THEMA MÉDECINE EN FOLIE I DOUBLES

« Le cerveau d’un psychopathe dans le corps d’un psychiatre ». Tel était le slogan qu’on pouvait lire sur l’affiche de La Machine au moment de sa ressortie en VHS. La formule est efficace, frappante, vendeuse. Et il faut reconnaître qu’elle décrit bien le postulat de cette œuvre hybride, à mi-chemin entre le drame, le thriller, l’horreur et la science-fiction, qui semble annoncer avec quelques années d’avance le principe du Volte/face de John Woo. Car ici aussi, tout est question d’inversion de personnalités et donc de quête d’identité. Quand il découvre le roman de René Belletto, François Dupeyron sent qu’il tient là la possibilité d’aborder frontalement l’axiome cher au Robert Stevenson de « Docteur Jekyll et Mister Hyde » : le mal réside en chacun de nous et ne demande qu’une étincelle pour s’éveiller. Diplômé de la prestigieuse IDHEC (le nec plus ultra des écoles de cinéma françaises jusqu’à sa transformation en FEMIS), co-créateur d’un collectif de cinéastes militants d’extrême-gauche, auteur et réalisateur du prestigieux Drôle d’endroit pour une rencontre avec rien moins que Gérard Depardieu et Catherine Deneuve en tête d’affiche, Dupeyron n’est à priori pas l’archétype d’un cinéaste attiré par le fantastique, l’anticipation et l’épouvante. Il s’y plonge pourtant à corps perdu – et sans concession – à l’occasion de cette Machine qui ne sera pas du goût de tous mais dont il faut saluer l’audace et le jusqu’auboutisme.

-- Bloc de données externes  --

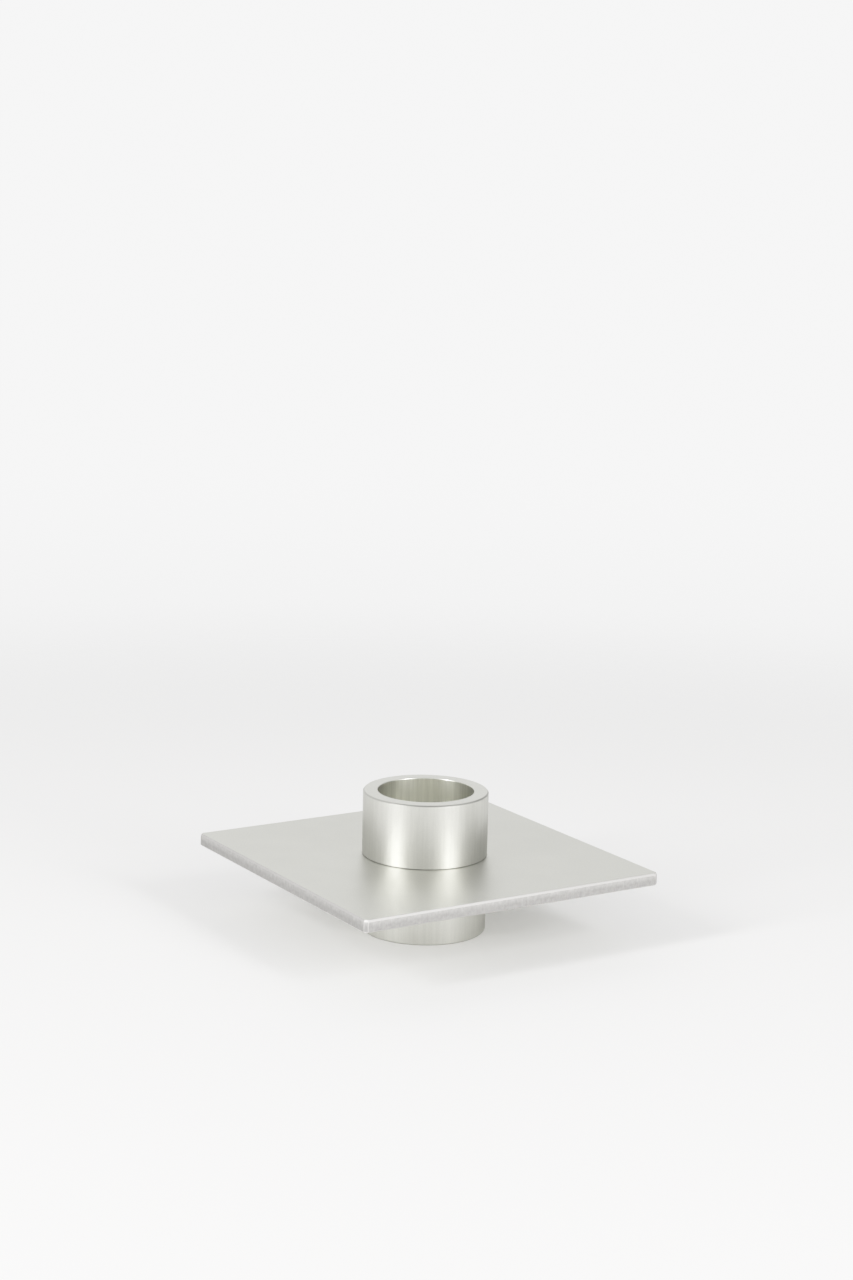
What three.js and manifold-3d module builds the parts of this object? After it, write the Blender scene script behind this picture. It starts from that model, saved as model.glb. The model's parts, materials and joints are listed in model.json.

De retour face à la caméra de Dupeyron, Depardieu incarne Marc Lacroix, un psychiatre renommé qui mène une existence tranquille auprès de son épouse Marie (Nathalie Baye) et de son fils Léonard (Erwan Baynaud). Mais notre homme développe depuis longtemps une obsession autour des mystères du cerveau humain. Ses recherches l’amènent à construire dans le plus grand secret une machine qui lui permettrait de comprendre comment se forment l’esprit et les pensées. Il ne lui reste plus qu’à trouver un cobaye pour la mettre en route. C’est alors que Lacroix fait la connaissance de Michel Zyto (Didier Bourdon), un dangereux psychopathe accusé du meurtre sauvage de plusieurs jeunes femmes. Enfermé dans un institut spécialisé, cet homme à la personnalité déviante et à la pathologie forte fascine Lacroix, qui décide bien vite de tester sur lui sa machine. Zyto accepte sans trop savoir où il met les pieds. Mais l’expérience tourne mal et les conséquences vont s’avérer catastrophiques.

Dans la peau d’un autre

S’il côtoie de près les thématiques développées par « L’étrange cas du docteur Jekyll et de Monsieur Hyde », La Machine nous renvoie aussi au Prométhée moderne décrit par Mary Shelley dans « Frankenstein », puisque nous avons une fois de plus affaire à un scientifique bafouant les lois de la nature pour donner naissance à un monstre incontrôlable. Dans le cas présent, le fruit de ce péché par orgueil est l’interversion du cerveau du « héros » et du « méchant ». C’est là que La Machine rejoint le techno-thriller de John Woo. Sauf qu’ici, les choses sont un peu plus compliquées. Car dès sa première apparition, Didier Bourdon nous est plus sympathique que Gérard Depardieu, le psychopathe étant présenté comme une victime malade et le médecin comme un être vantard et dissimulateur. Du coup la transformation ne fait qu’accentuer ce sentiment, au lieu de l’inverser. Le tueur dans le corps de Depardieu est beaucoup plus effrayant que lorsqu’il gardait son enveloppe corporelle originale, et le médecin coincé sous les traits de Bourdon suscite enfin notre empathie. Tout se passe comme si chacun avait conservé quelques traits de sa personnalité première et les avait exacerbés. Dupeyron adopte des parti pris de mise en scène surprenants collant au mieux à son sujet. Témoin cette séquence un peu vertigineuse en caméra mi-subjective mi-objective où Zyto, dans le corps de Lacroix, découvre l’immensité de la maison du médecin dont il occupe le corps, aux accents d’une musique obsessionnelle de Michel Portal. On pourra regretter le choix d’une narration en flash-back, qui gâche l’effet de surprise du climax, et les nombreuses incohérences qui jalonnent le scénario et en atténuent fatalement l’impact. Il n’en demeure pas moins que La Machine sait provoquer une angoisse insidieuse et un malaise permanent, collectant les moments de suspense diablement efficaces, ce qui ne l’empêcha pas d’être largement boudé par la critique au moment de sa sortie.